Now the last thing left is to define the first Step:
"First Step Name": "Project VARIABLE Declare"
Our JSON template that defines ODI Package content is now ready. Next we need to set up the content of the Odi2Package's metadata tables.
We start by adding the newly created template to the Templates table, name it TEST_TEMPLATE
. In the Notes section I have listed described the tags that are used in the template.
To generate 3 Packages based on a template that uses 5 tags, we need 15 records in the Package Tags metadata table. When the template is processed for each Package to be generated, tags will be replaced with these values:
In the main Package metadata table we will have one record per Package to be created (shown here are 3 records but split in two because of the number of columns):
Our setup is now done.
Using Odi2Package
When the above metadata is defined, the Odi2Package Groovy script can be opened and run in ODI Studio. Run time depends on whether Package Scenarios are being created - when skipping Scenario creation, I am generating about 5 Packages a second on my test environment. With Scenario creation, a single Package creation typically takes a bit more than a second.
It is as simple as that!
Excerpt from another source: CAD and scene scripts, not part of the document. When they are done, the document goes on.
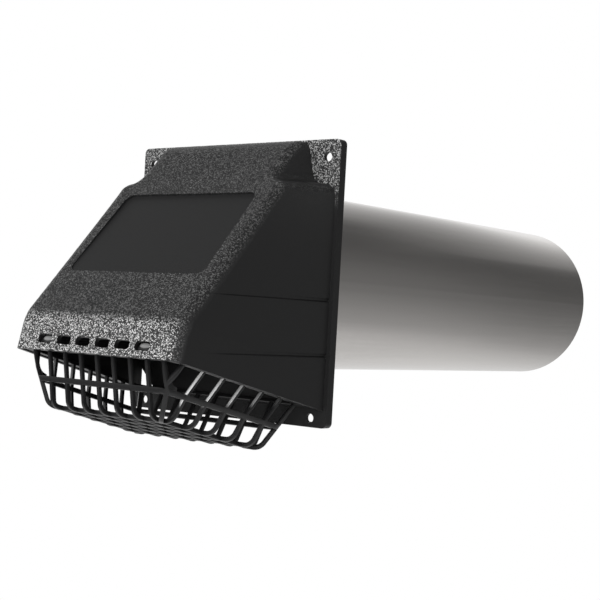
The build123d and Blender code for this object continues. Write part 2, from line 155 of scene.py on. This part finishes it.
# Light of the studio walls, by the part of a turn: left wall, top, right wall, floor
ROOM_LIGHT = (
    (0.00, 1.00), (0.06, 1.00), (0.09, 0.69), (0.15, 0.42), (0.20, 0.27), (0.233, 0.21),
    (0.28, 0.165), (0.45, 0.165), (0.50, 0.17), (0.54, 0.225), (0.59, 0.285), (0.64, 0.345),
    (0.69, 0.49), (0.75, 0.585), (0.83, 0.68), (0.92, 0.74), (1.00, 0.90),
)
# The walls turn by a part of a turn towards the far end of the room
WALL_SLIDE = 0.115
WALL_SLIDES = (0.83, 0.90)
# Screen in front of the top and the right wall: its slanting edge, its end and its shade
SCREEN_SLIDE = 0.092
SCREEN_SLIDES = (0.795, 0.86)
SCREEN_EDGE = (0.228, 0.243)
SCREEN_END = (0.33, 0.50)
SCREEN_SHADE = 0.5
# Room in front of the hood: plain light, light of its bright band, and the band's ends
FRONT_LIGHT = 0.05
FRONT_BAND = 0.75
FRONT_BAND_FOOT = (-0.20, 0.15)
FRONT_BAND_TOP = (0.30, 0.65)
FAR_ROOM = (0.0, 0.4)
# Light of the room on matt faces
ROOM_GLOW = 0.45

# Floor: roughness, and the part of its radius from which it fades
FLOOR_ROUGHNESS = 0.9
FLOOR_FADE = 0.45


# Sizes and colours that a user would change
def colour_of(name, description, default):
    return FloatVectorProperty(
        name=name, description=description, subtype="COLOR", size=3, min=0, max=1,
        default=default)


def length_of(name, description, low, high, default):
    return FloatProperty(
        name=name, description=description, subtype="DISTANCE", unit="LENGTH",
        min=low, max=high, default=default, precision=5)


class HoodFinish(bpy.types.PropertyGroup):
    colour: colour_of("Plastic", "Colour of the moulded hood", (0.0135, 0.0135, 0.0137))
    # Light grey of the painted glints on the raised grain
    grain_glint: colour_of(
        "Grain", "Colour of the raised grain where it catches the light", (0.58, 0.58, 0.576))
    grain: length_of(
        "Grain size", "Size of one grain of the moulded texture", 0.0001, 0.005, 0.00047)
    relief: length_of("Grain depth", "Depth of the moulded texture", 0, 0.001, 0.00012)


class GuardFinish(bpy.types.PropertyGroup):
    colour: colour_of("Plastic", "Colour of the bird guard", (0.010, 0.010, 0.0103))
    # Light grey of the painted highlights on the bars' edges
    edge_highlight_colour: colour_of(
        "Edges", "Colour of the bars' edges where they catch the light", (0.68, 0.68, 0.68))
    edge_radius: length_of(
        "Edge radius", "Rounding of the edges of the bars", 0.0001, 0.0005, 0.0003)
    # Light grey of the barb tips, a painted glint lighter than the guard's own plastic
    tip_glint_colour: colour_of(
        "Barb tips", "Colour of the barb tips where they catch the light", (0.12, 0.12, 0.12))
    tip_width: length_of(
        "Barb tip width", "Width of the rounded tips in the outer slots", 0.002, 0.009, 0.0076)


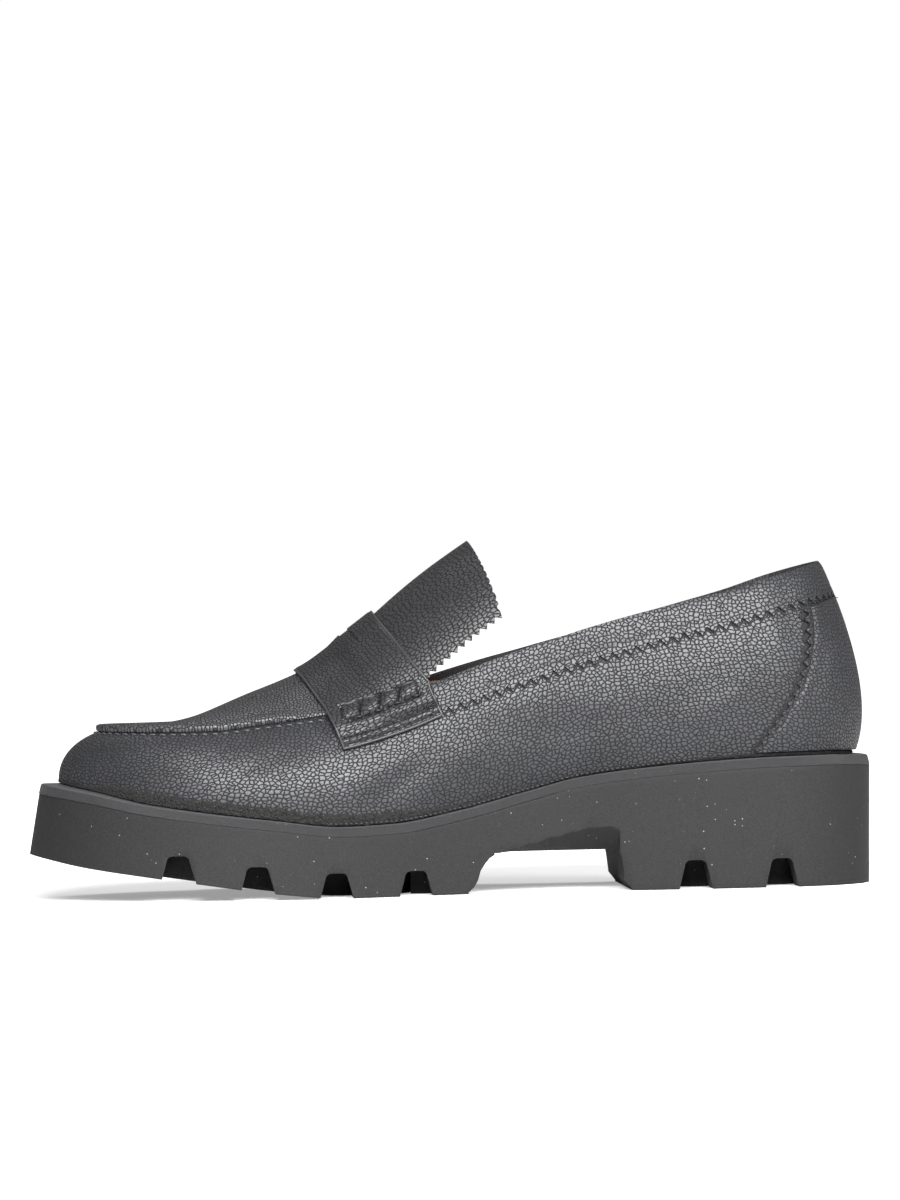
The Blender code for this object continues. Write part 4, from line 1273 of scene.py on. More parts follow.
@dataclass
class LastedEdge:
    """The roughened strip at the upper's foot, where it is drawn in and cemented to the welt."""

    fore_height: float = 3.7
    back_height: float = 1.0
    columns: int = 1500
    rows: int = 9
    seed: int = 7
    hairs: int = 200
    bead_pitch: float = 1.65
    bead_span: tuple[float, float] = (0.22, 0.66)
    waist: tuple[float, float] = (0.46, 0.60)
    toe: tuple[float, float] = (0.90, 0.97)
    toe_left: float = 0.2
    raggedness: float = 0.13
    nap: float = 0.75

    def build(self) -> None:
        """Builds the strip, uneven all along, with an uneven upper edge."""
        rng = np.random.default_rng(self.seed)
        turns = np.linspace(0, 1, self.columns + 1)
        share = LAST.share_of(turns)
        height = self.back_height + (self.fore_height - self.back_height) * step_up(share, *self.waist)
        tip = 1 - (1 - self.toe_left) * step_up(share, *self.toe)
        height = height * tip
        ragged = rng.normal(0.0, self.raggedness, len(turns))
        ragged[-1] = ragged[0]
        top = (height * (1 + ragged)) / LAST.at("wall", turns)
        rows = np.linspace(0, 1, self.rows)[None, :]
        levels = 0.004 + top[:, None] * rows
        rough = rng.uniform(0.0, self.nap, levels.shape) * tip[:, None]
        rough[-1] = rough[0]
        fade = 1 - step_up(rows, 0.8, 1.0)
        sheet = patch(turns[:, None], levels, (0.02, 0.06 + rough * (0.25 + 0.75 * fade)))
        add_piece("lasted_edge", sheet, FIBRE, angle=25.0)
        self.build_hairs(rng)
        self.build_beads()

    def build_hairs(self, rng: np.random.Generator) -> None:
        """Builds loose fibres that lie about on the roughened strip.

        Args:
            rng: the strip's random numbers.
        """
        turns = rng.choice((1, -1), self.hairs) * LAST.turn_of(rng.normal(0.74, 0.075, self.hairs))
        rises = rng.uniform(0.3, 3.4, self.hairs) / LAST.at("wall", turns)
        starts = LAST.lifted(turns, rises, 0.62)
        ups = LAST.lifted(turns, rises, 1.0) - LAST.skin(turns, rises)
        ways = LAST.skin(turns + 0.003, rises) - LAST.skin(turns - 0.003, rises)
        ways = ways / np.linalg.norm(ways, axis=1, keepdims=True)
        ways[:, 2] += rng.normal(0.0, 0.35, self.hairs)
        ends = starts + ways * rng.uniform(0.35, 1.1, (self.hairs, 1))
        beads("loose_fibres", starts, ends, ups, 0.13, HAIR)

    def build_beads(self) -> None:
        """Builds the stitches that show in the gap at the upper's foot, at the waist."""
        fine = np.linspace(*(LAST.turn_of(share) for share in self.bead_span), 800)
        line = LAST.skin(fine, 0.0)
        passed = passed_along(line)
        marks = np.arange(0.0, passed[-1], self.bead_pitch)
        at = np.interp(marks, passed, fine)
        till = np.interp(marks + self.bead_pitch * 0.8, passed, fine)
        at, till = np.concatenate([at, -at]), np.concatenate([till, -till])
        starts, ends = LAST.lifted(at, 0.012, 0.35), LAST.lifted(till, 0.020, 0.35)
        ups = LAST.lifted(at, 0.02, 1.0) - LAST.skin(at, 0.02)
        beads("foot_stitches", starts, ends, ups, 0.95, THREAD)


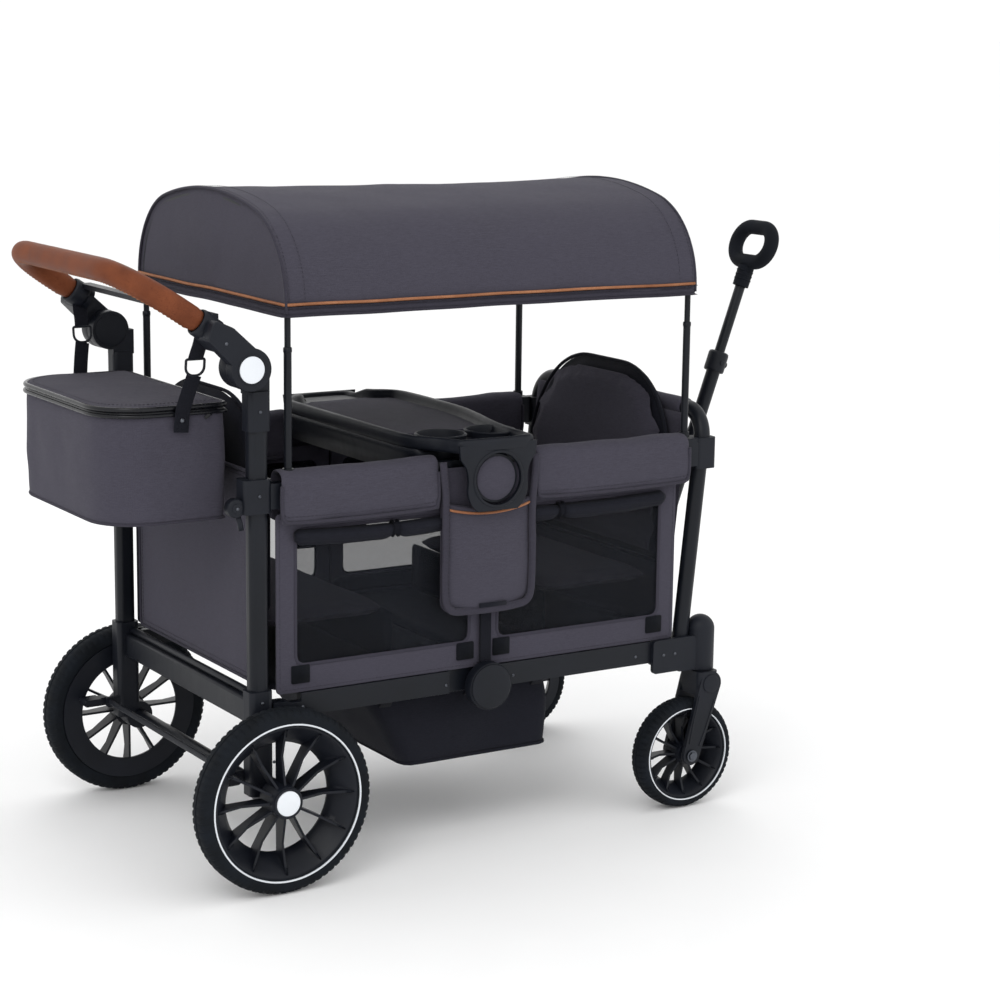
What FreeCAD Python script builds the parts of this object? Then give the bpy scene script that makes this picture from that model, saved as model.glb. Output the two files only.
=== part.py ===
"""Folding stroller wagon with a pull handle, a push handle, a canopy and a hanging bag.

Millimetres. +X points to the pull-handle end, +Y to the left side, +Z up.
The origin is on the ground, half way along the length and on the middle plane.
Each right-hand piece lies at negative Y and its left twin is a mirror image of it.
"""
import FreeCAD
import Part
import os
import re
import Sketcher

Vector = FreeCAD.Vector
os.makedirs("parts", exist_ok=True)
doc = FreeCAD.newDocument("wagon")
nodes = {}

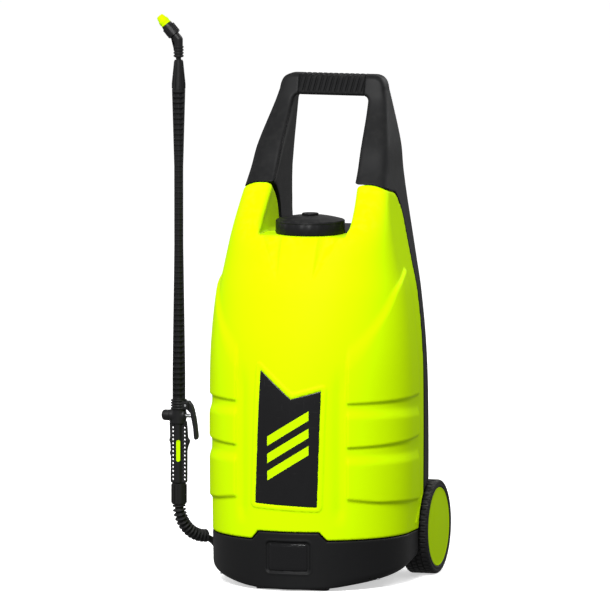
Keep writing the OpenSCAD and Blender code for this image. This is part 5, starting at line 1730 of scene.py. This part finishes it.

In case of a successful run, we can see the newly generated Packages and their Scenarios in our Work Repository.
With tools like Sql2Odi and Odi2Package, the need to manually implement the same Mapping and Package for hundreds of source tables can be reduced or even eliminated, allowing us to focus on the design. Tools like these can enable a truly agile ODI implementation, where frequent changes to design do not come at a big cost.